You might be mocking me for even suggesting that such a song could even come close to bagging the ticket to Lisbon, but don't forget - Këngës isn't for the likes of us. It's entirely for the locals, and what could be more Christmas TV than this old pair of old local heroes warbling away. And personally, I couldn't be more happy if it won!

Tuesday 12 December 2017

Hungary 2018 - Ham ko Ham - Bármerre Jársz


A quick flick through the first micro snippets from the A Dal contestant revelation left one a smudge underwhelmed. Either everybody's saving all the good stuff until after the first thirty seconds, or they're all a little, how shall we say this politely... understated. Even dear old Leander Kills have lumped us with a weak version of their usually rather stompy noise - again!
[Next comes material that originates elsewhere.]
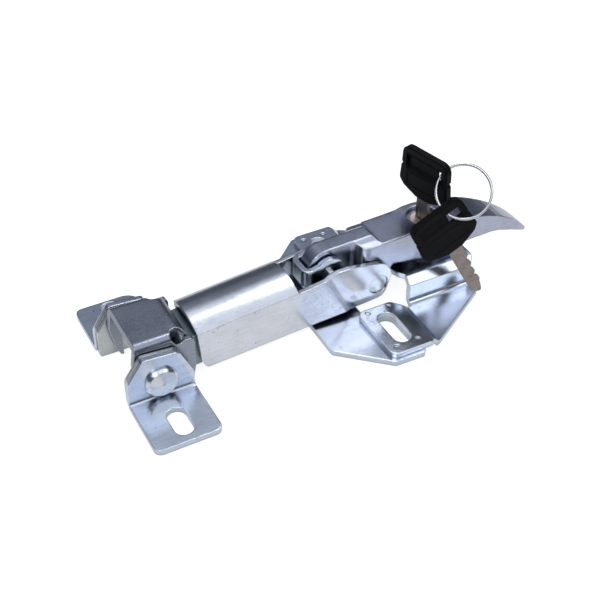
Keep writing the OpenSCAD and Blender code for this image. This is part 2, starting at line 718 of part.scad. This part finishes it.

But there was one act that leapt out to us among the drear in the half a minute or so that it had to introduce itself. So yes, it starts out all Eastern boy bandy, but oh my word, what's this? It pretty soon turns into a good old Hungaro-hoe down. Woo hoo!

A little digging shows that here's a bunch of cheeky chappies who wowed the locals with their X-Faktor antics a couple of seasons back, and they look like they've got charm and good humour in buckets. But will the Magyars make it two in a row with a Romani connection? One kind of hopes that they do if this little teaser is anything to go by!